**Task description**
From the first line of the data below, repeat each line exactly until you reach the line with "foot_h = 30; // [22:1:40]"; include that line too.

**Supplied information**
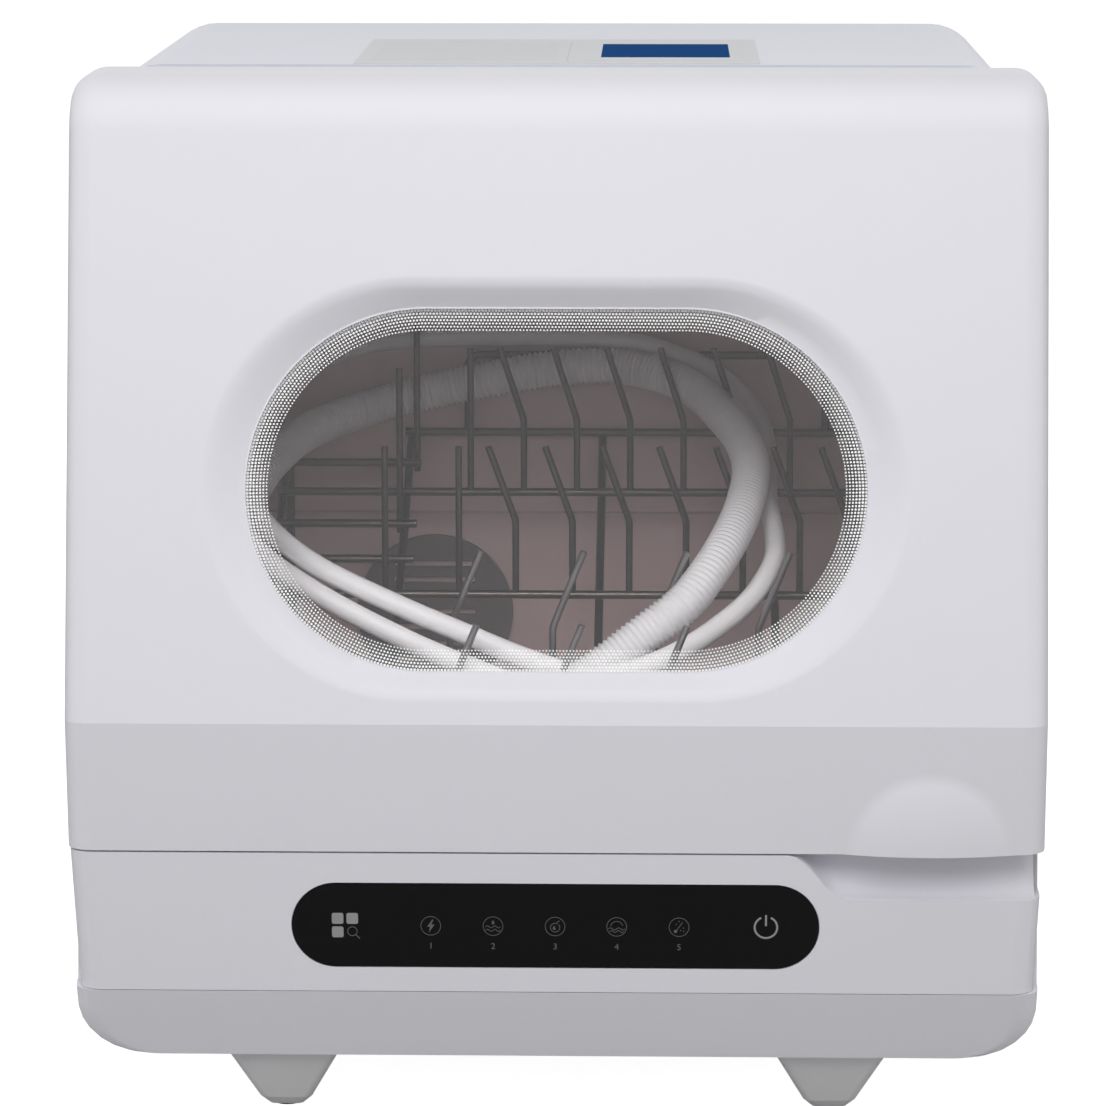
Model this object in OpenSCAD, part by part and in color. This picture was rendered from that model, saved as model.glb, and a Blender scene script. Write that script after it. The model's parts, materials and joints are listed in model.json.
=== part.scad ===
// Countertop dishwasher with a top-hinged front door.
// Frame: +Z up, front towards -Y, +X to the right of someone who faces the door.
// Origin: centre of the footprint, on the surface that the feet stand on.

/* [Overall] */
// Width over the door
body_w = 420; // [410:1:440]
// Depth from the door crease to the ends of the rear ports
body_d = 420; // [414:1:440]
// Height of the body above the feet
body_h = 424.5; // [420:1:440]
// Height of the feet
foot_h = 30; // [22:1:40]

/* [Base] */
// Height of the sloping skirt under the fascia
skirt_h = 33.5; // [28:0.5:38]
// How far the skirt runs in towards the floor
skirt_in = 17.5; // [10:0.5:22]
// Radius of the lower corners, seen from the front
base_corner_r = 25; // [16:1:27]
// Height of the control fascia
fascia_h = 63; // [58:0.5:68]
// Moulding thickness of the casings
wall = 2.5; // [1.8:0.1:3]
// Drop of the finger notch in the fascia
notch_drop = 20; // [14:1:24]
// Where the finger notch starts, from the centre
notch_x = 100; // [90:1:115]
// Width over the top of a foot
foot_top_w = 50; // [40:1:56]
// Width over the sole of a foot
foot_sole_w = 21; // [18:1:30]
// Distance of the feet from the centre, sideways
foot_x = 120; // [100:1:130]

/* [Housing] */
// Width of the upper housing
housing_w = 404; // [400:1:408]
// Radius of the housing's long top edges
housing_r = 25; // [14:1:32]
// Distance that the rear ports stand out
port_out = 14; // [10:1:18]

/* [Door] */
// Height of the door below its crease
door_low_h = 57; // [50:1:64]
// Lean of the door's upper face, in degrees
door_lean = 12; // [10:0.5:13]
// Undercut of the lower face and fascia, in degrees
under_lean = 6; // [4:0.5:7]
// Radius between the door's face and its top
door_top_r = 28; // [20:1:32]
// Rounding of the door's side edges
door_edge_r = 11; // [7:0.5:13]
// Thickness of the door at its lower edge
door_foot_t = 38; // [36:1:40]
// Gap between the door and its neighbours
door_gap = 0.8; // [0.6:0.1:1.2]
// Opening angle of the door
door_open = 95; // [80:1:97]
// Radius of the hinge bar at the top of the door
hinge_bar_r = 8; // [7.5:0.5:8.5]
// Distance of the hinge pins from the centre
hinge_x = 130; // [110:1:150]
// Radius of the hinge pins
pin_r = 2.5; // [2:0.1:3]
// Radius of the finger bulge's outline
bulge_r = 37.5; // [30:0.5:42]
// How far the finger bulge stands out
bulge_out = 6; // [4:0.5:7]
// Distance of the finger bulge from the centre
bulge_x = 160; // [150:1:162]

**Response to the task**
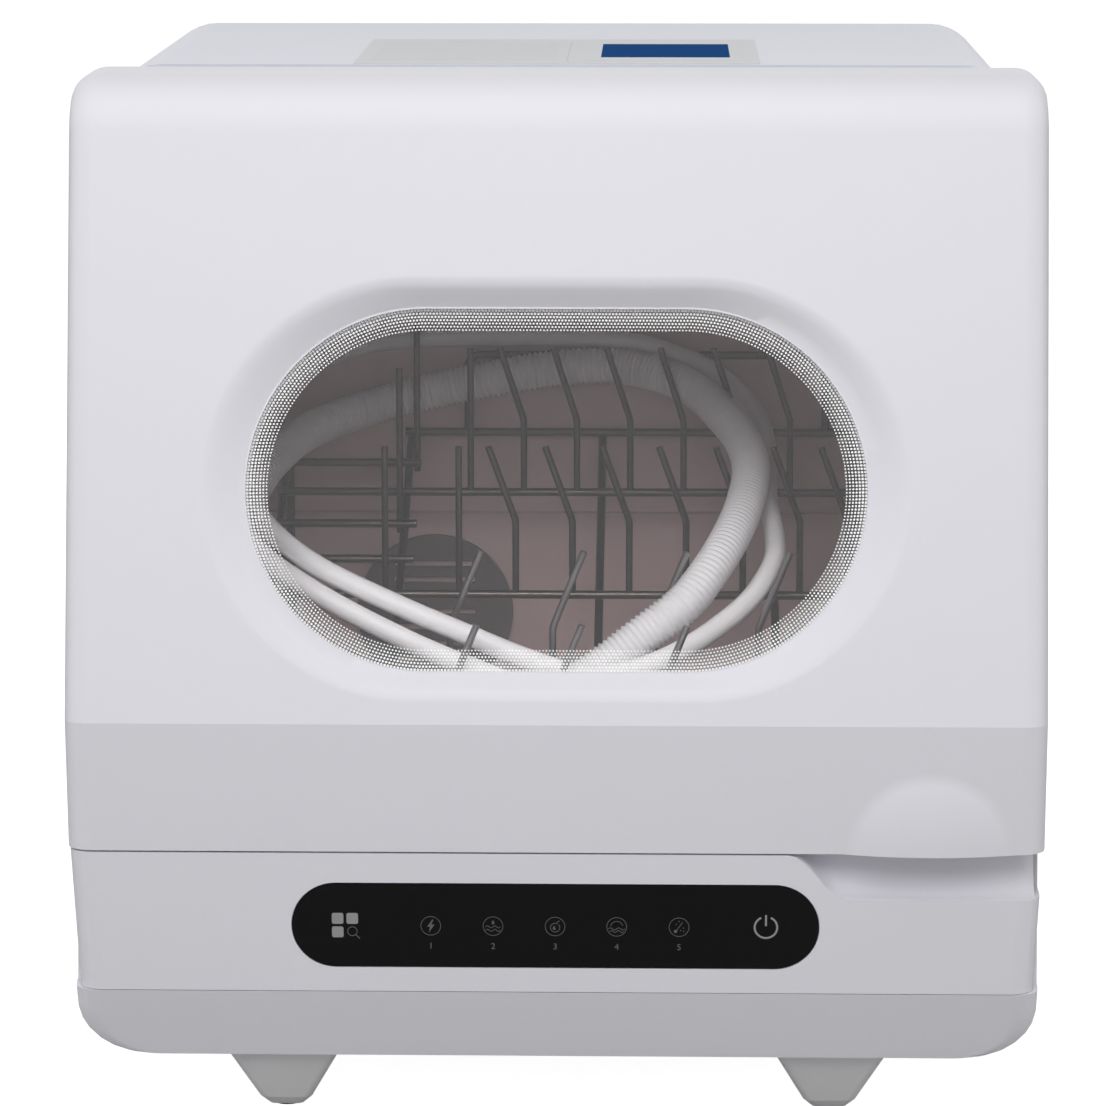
Model this object in OpenSCAD, part by part and in color. This picture was rendered from that model, saved as model.glb, and a Blender scene script. Write that script after it. The model's parts, materials and joints are listed in model.json.
=== part.scad ===
// Countertop dishwasher with a top-hinged front door.
// Frame: +Z up, front towards -Y, +X to the right of someone who faces the door.
// Origin: centre of the footprint, on the surface that the feet stand on.

/* [Overall] */
// Width over the door
body_w = 420; // [410:1:440]
// Depth from the door crease to the ends of the rear ports
body_d = 420; // [414:1:440]
// Height of the body above the feet
body_h = 424.5; // [420:1:440]
// Height of the feet
foot_h = 30; // [22:1:40]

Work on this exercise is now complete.